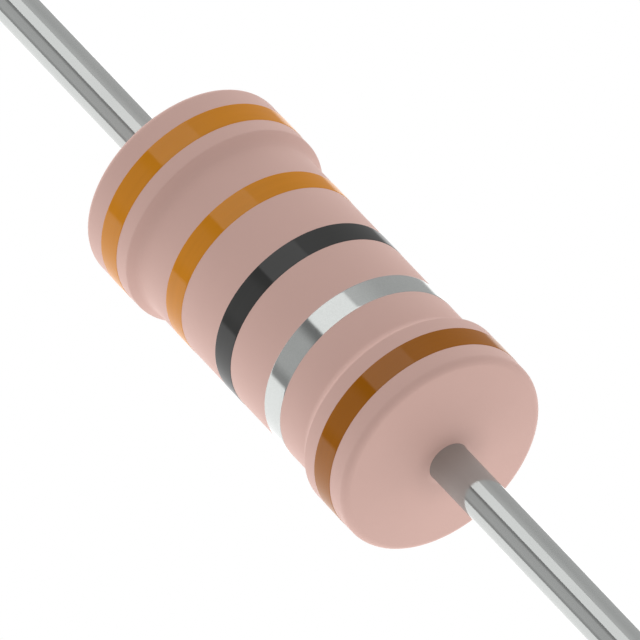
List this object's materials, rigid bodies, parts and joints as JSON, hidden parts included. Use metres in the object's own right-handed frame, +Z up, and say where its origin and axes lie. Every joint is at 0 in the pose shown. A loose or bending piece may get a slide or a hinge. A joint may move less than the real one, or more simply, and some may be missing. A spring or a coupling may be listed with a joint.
{
  "type": "axial resistor",
  "caption": "Film resistor with a dog-bone coated body, a round wire leaving each end along one axis, and painted colour bands for its value.",
  "frame": {"origin": "middle of the body, on the wires' common axis", "axes": "+X along the wires towards the tolerance band (brown) end, +Z up; the part is a body of revolution about X"},
  "size_m": [0.052, 0.0042, 0.0042],
  "materials": {
    "lacquer": "matt pinkish grey-brown lacquer",
    "orange_paint": "glossy orange marking paint",
    "black_paint": "glossy black marking paint",
    "silver_paint": "glossy silver marking paint",
    "brown_paint": "glossy brown marking paint",
    "tinned_wire": "bright tinned copper wire",
    "cap_steel": "plated steel sheet",
    "ceramic": "white alumina, unglazed",
    "film": "thin dark metal film"
  },
  "bodies": {
    "root": {"ceramic_core": "ceramic", "resistive_film": "film", "left_end_cap": "cap_steel", "right_end_cap": "cap_steel", "left_lead": "tinned_wire", "right_lead": "tinned_wire", "coating": "lacquer", "band_1_first_digit": "orange_paint", "band_2_second_digit": "orange_paint", "band_3_third_digit": "black_paint", "band_4_multiplier": "silver_paint", "band_5_tolerance": "brown_paint"}
  },
  "joints": []
}
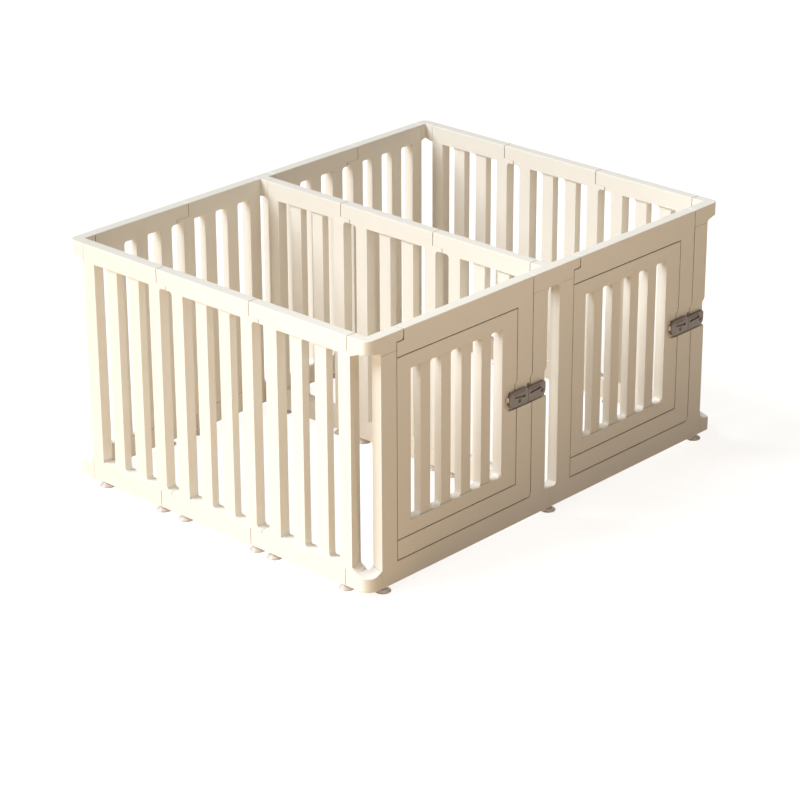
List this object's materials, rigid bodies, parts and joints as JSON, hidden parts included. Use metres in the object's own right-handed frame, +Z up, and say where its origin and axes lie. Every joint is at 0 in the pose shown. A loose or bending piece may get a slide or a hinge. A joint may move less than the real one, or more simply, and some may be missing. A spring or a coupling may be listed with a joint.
{
  "type": "pet playpen",
  "caption": "Free-standing slatted plastic pet playpen with a divider and, on one side, gates that each hold a smaller leaf, lift latches and suction feet.",
  "frame": {"origin": "on the floor under the middle of the pen's plan", "axes": "+X along the gated front from the first gate to the second, +Y from the gated front to the plain back wall, +Z up"},
  "size_m": [1.2418, 0.9728, 0.614],
  "materials": {
    "wall_plastic": "satin cream moulded plastic",
    "latch_plastic": "satin grey-brown moulded plastic",
    "pin_steel": "drawn steel rod",
    "screw_steel": "blackened steel",
    "foot_vinyl": "soft translucent vinyl"
  },
  "bodies": {
    "pen_frame": {"door_frame_a": "wall_plastic", "hinge_pins_a": "pin_steel", "door_frame_b": "wall_plastic", "hinge_pins_b": "pin_steel", "corner_top_front_left": "wall_plastic", "corner_base_front_left": "wall_plastic", "corner_top_front_right": "wall_plastic", "corner_base_front_right": "wall_plastic", "corner_top_back_left": "wall_plastic", "corner_base_back_left": "wall_plastic", "corner_top_back_right": "wall_plastic", "corner_base_back_right": "wall_plastic", "tee_top_front": "wall_plastic", "tee_base_front": "wall_plastic", "tee_top_back": "wall_plastic", "tee_base_back": "wall_plastic", "left_panel_1": "wall_plastic", "left_panel_2": "wall_plastic", "left_panel_3": "wall_plastic", "divider_panel_1": "wall_plastic", "divider_panel_2": "wall_plastic", "divider_panel_3": "wall_plastic", "right_panel_1": "wall_plastic", "right_panel_2": "wall_plastic", "right_panel_3": "wall_plastic", "back_panel_1": "wall_plastic", "back_panel_2": "wall_plastic", "back_panel_3": "wall_plastic", "back_panel_4": "wall_plastic", "suction_feet_left": "foot_vinyl", "suction_feet_divider": "foot_vinyl", "suction_feet_right": "foot_vinyl", "suction_feet_front": "foot_vinyl", "suction_feet_back": "foot_vinyl"},
    "gate_a": {"gate_a": "wall_plastic"},
    "leaf_a": {"leaf_a": "wall_plastic"},
    "leaf_latch_a": {"leaf_latch_a": "latch_plastic", "leaf_latch_screw_a": "screw_steel"},
    "gate_latch_a": {"gate_latch_a": "latch_plastic", "gate_latch_screw_a": "screw_steel"},
    "gate_b": {"gate_b": "wall_plastic"},
    "leaf_b": {"leaf_b": "wall_plastic"},
    "leaf_latch_b": {"leaf_latch_b": "latch_plastic", "leaf_latch_screw_b": "screw_steel"},
    "gate_latch_b": {"gate_latch_b": "latch_plastic", "gate_latch_screw_b": "screw_steel"}
  },
  "joints": [
    {"name": "gate_a_swing", "type": "hinge", "parent": "pen_frame", "child": "gate_a", "pos_m": [-0.5065, -0.4765, 0.31], "axis": [0, 0, -1], "range_deg": [0, 90]},
    {"name": "leaf_a_swing", "type": "hinge", "parent": "gate_a", "child": "leaf_a", "pos_m": [-0.5065, -0.4765, 0.31], "axis": [0, 0, 1], "range_deg": [0, 90]},
    {"name": "leaf_latch_a_lift", "type": "slide", "parent": "gate_a", "child": "leaf_latch_a", "axis": [0, 0, 1], "range_m": [0, 0.012]},
    {"name": "gate_latch_a_lift", "type": "slide", "parent": "gate_a", "child": "gate_latch_a", "axis": [0, 0, 1], "range_m": [0, 0.012]},
    {"name": "gate_b_swing", "type": "hinge", "parent": "pen_frame", "child": "gate_b", "pos_m": [0.0885, -0.4765, 0.31], "axis": [0, 0, -1], "range_deg": [0, 90]},
    {"name": "leaf_b_swing", "type": "hinge", "parent": "gate_b", "child": "leaf_b", "pos_m": [0.0885, -0.4765, 0.31], "axis": [0, 0, 1], "range_deg": [0, 90]},
    {"name": "leaf_latch_b_lift", "type": "slide", "parent": "gate_b", "child": "leaf_latch_b", "axis": [0, 0, 1], "range_m": [0, 0.012]},
    {"name": "gate_latch_b_lift", "type": "slide", "parent": "gate_b", "child": "gate_latch_b", "axis": [0, 0, 1], "range_m": [0, 0.012]}
  ]
}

+-------+

WRITTEN REQUEST:
All of the material above needs to be copied exactly.

WRITTEN SOLUTION:
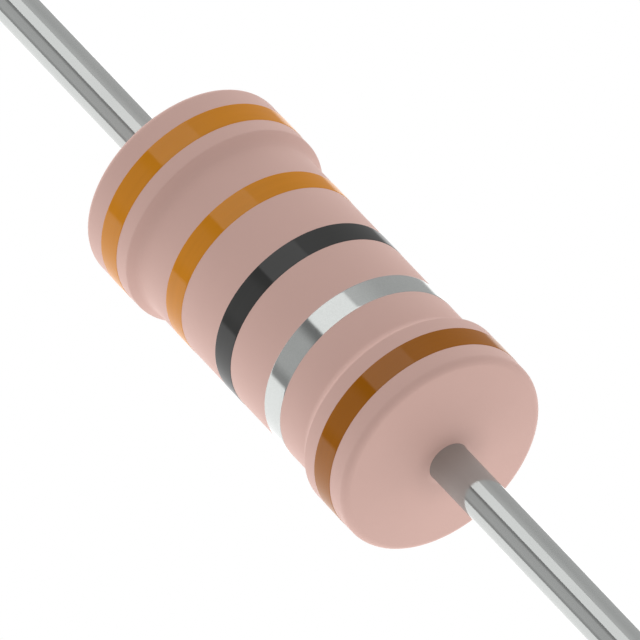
List this object's materials, rigid bodies, parts and joints as JSON, hidden parts included. Use metres in the object's own right-handed frame, +Z up, and say where its origin and axes lie. Every joint is at 0 in the pose shown. A loose or bending piece may get a slide or a hinge. A joint may move less than the real one, or more simply, and some may be missing. A spring or a coupling may be listed with a joint.
{
  "type": "axial resistor",
  "caption": "Film resistor with a dog-bone coated body, a round wire leaving each end along one axis, and painted colour bands for its value.",
  "frame": {"origin": "middle of the body, on the wires' common axis", "axes": "+X along the wires towards the tolerance band (brown) end, +Z up; the part is a body of revolution about X"},
  "size_m": [0.052, 0.0042, 0.0042],
  "materials": {
    "lacquer": "matt pinkish grey-brown lacquer",
    "orange_paint": "glossy orange marking paint",
    "black_paint": "glossy black marking paint",
    "silver_paint": "glossy silver marking paint",
    "brown_paint": "glossy brown marking paint",
    "tinned_wire": "bright tinned copper wire",
    "cap_steel": "plated steel sheet",
    "ceramic": "white alumina, unglazed",
    "film": "thin dark metal film"
  },
  "bodies": {
    "root": {"ceramic_core": "ceramic", "resistive_film": "film", "left_end_cap": "cap_steel", "right_end_cap": "cap_steel", "left_lead": "tinned_wire", "right_lead": "tinned_wire", "coating": "lacquer", "band_1_first_digit": "orange_paint", "band_2_second_digit": "orange_paint", "band_3_third_digit": "black_paint", "band_4_multiplier": "silver_paint", "band_5_tolerance": "brown_paint"}
  },
  "joints": []
}
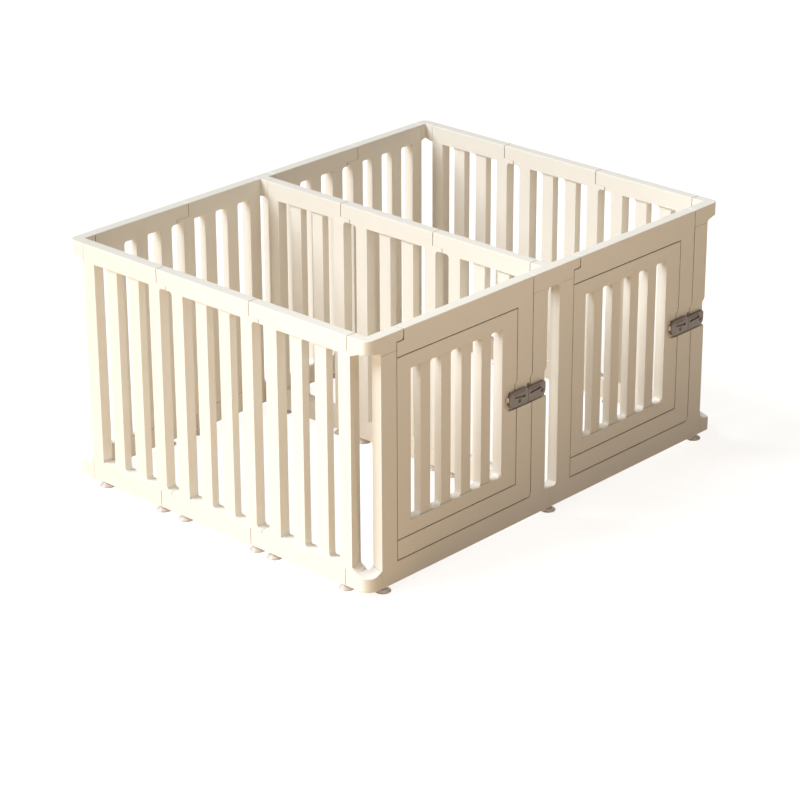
List this object's materials, rigid bodies, parts and joints as JSON, hidden parts included. Use metres in the object's own right-handed frame, +Z up, and say where its origin and axes lie. Every joint is at 0 in the pose shown. A loose or bending piece may get a slide or a hinge. A joint may move less than the real one, or more simply, and some may be missing. A spring or a coupling may be listed with a joint.
{
  "type": "pet playpen",
  "caption": "Free-standing slatted plastic pet playpen with a divider and, on one side, gates that each hold a smaller leaf, lift latches and suction feet.",
  "frame": {"origin": "on the floor under the middle of the pen's plan", "axes": "+X along the gated front from the first gate to the second, +Y from the gated front to the plain back wall, +Z up"},
  "size_m": [1.2418, 0.9728, 0.614],
  "materials": {
    "wall_plastic": "satin cream moulded plastic",
    "latch_plastic": "satin grey-brown moulded plastic",
    "pin_steel": "drawn steel rod",
    "screw_steel": "blackened steel",
    "foot_vinyl": "soft translucent vinyl"
  },
  "bodies": {
    "pen_frame": {"door_frame_a": "wall_plastic", "hinge_pins_a": "pin_steel", "door_frame_b": "wall_plastic", "hinge_pins_b": "pin_steel", "corner_top_front_left": "wall_plastic", "corner_base_front_left": "wall_plastic", "corner_top_front_right": "wall_plastic", "corner_base_front_right": "wall_plastic", "corner_top_back_left": "wall_plastic", "corner_base_back_left": "wall_plastic", "corner_top_back_right": "wall_plastic", "corner_base_back_right": "wall_plastic", "tee_top_front": "wall_plastic", "tee_base_front": "wall_plastic", "tee_top_back": "wall_plastic", "tee_base_back": "wall_plastic", "left_panel_1": "wall_plastic", "left_panel_2": "wall_plastic", "left_panel_3": "wall_plastic", "divider_panel_1": "wall_plastic", "divider_panel_2": "wall_plastic", "divider_panel_3": "wall_plastic", "right_panel_1": "wall_plastic", "right_panel_2": "wall_plastic", "right_panel_3": "wall_plastic", "back_panel_1": "wall_plastic", "back_panel_2": "wall_plastic", "back_panel_3": "wall_plastic", "back_panel_4": "wall_plastic", "suction_feet_left": "foot_vinyl", "suction_feet_divider": "foot_vinyl", "suction_feet_right": "foot_vinyl", "suction_feet_front": "foot_vinyl", "suction_feet_back": "foot_vinyl"},
    "gate_a": {"gate_a": "wall_plastic"},
    "leaf_a": {"leaf_a": "wall_plastic"},
    "leaf_latch_a": {"leaf_latch_a": "latch_plastic", "leaf_latch_screw_a": "screw_steel"},
    "gate_latch_a": {"gate_latch_a": "latch_plastic", "gate_latch_screw_a": "screw_steel"},
    "gate_b": {"gate_b": "wall_plastic"},
    "leaf_b": {"leaf_b": "wall_plastic"},
    "leaf_latch_b": {"leaf_latch_b": "latch_plastic", "leaf_latch_screw_b": "screw_steel"},
    "gate_latch_b": {"gate_latch_b": "latch_plastic", "gate_latch_screw_b": "screw_steel"}
  },
  "joints": [
    {"name": "gate_a_swing", "type": "hinge", "parent": "pen_frame", "child": "gate_a", "pos_m": [-0.5065, -0.4765, 0.31], "axis": [0, 0, -1], "range_deg": [0, 90]},
    {"name": "leaf_a_swing", "type": "hinge", "parent": "gate_a", "child": "leaf_a", "pos_m": [-0.5065, -0.4765, 0.31], "axis": [0, 0, 1], "range_deg": [0, 90]},
    {"name": "leaf_latch_a_lift", "type": "slide", "parent": "gate_a", "child": "leaf_latch_a", "axis": [0, 0, 1], "range_m": [0, 0.012]},
    {"name": "gate_latch_a_lift", "type": "slide", "parent": "gate_a", "child": "gate_latch_a", "axis": [0, 0, 1], "range_m": [0, 0.012]},
    {"name": "gate_b_swing", "type": "hinge", "parent": "pen_frame", "child": "gate_b", "pos_m": [0.0885, -0.4765, 0.31], "axis": [0, 0, -1], "range_deg": [0, 90]},
    {"name": "leaf_b_swing", "type": "hinge", "parent": "gate_b", "child": "leaf_b", "pos_m": [0.0885, -0.4765, 0.31], "axis": [0, 0, 1], "range_deg": [0, 90]},
    {"name": "leaf_latch_b_lift", "type": "slide", "parent": "gate_b", "child": "leaf_latch_b", "axis": [0, 0, 1], "range_m": [0, 0.012]},
    {"name": "gate_latch_b_lift", "type": "slide", "parent": "gate_b", "child": "gate_latch_b", "axis": [0, 0, 1], "range_m": [0, 0.012]}
  ]
}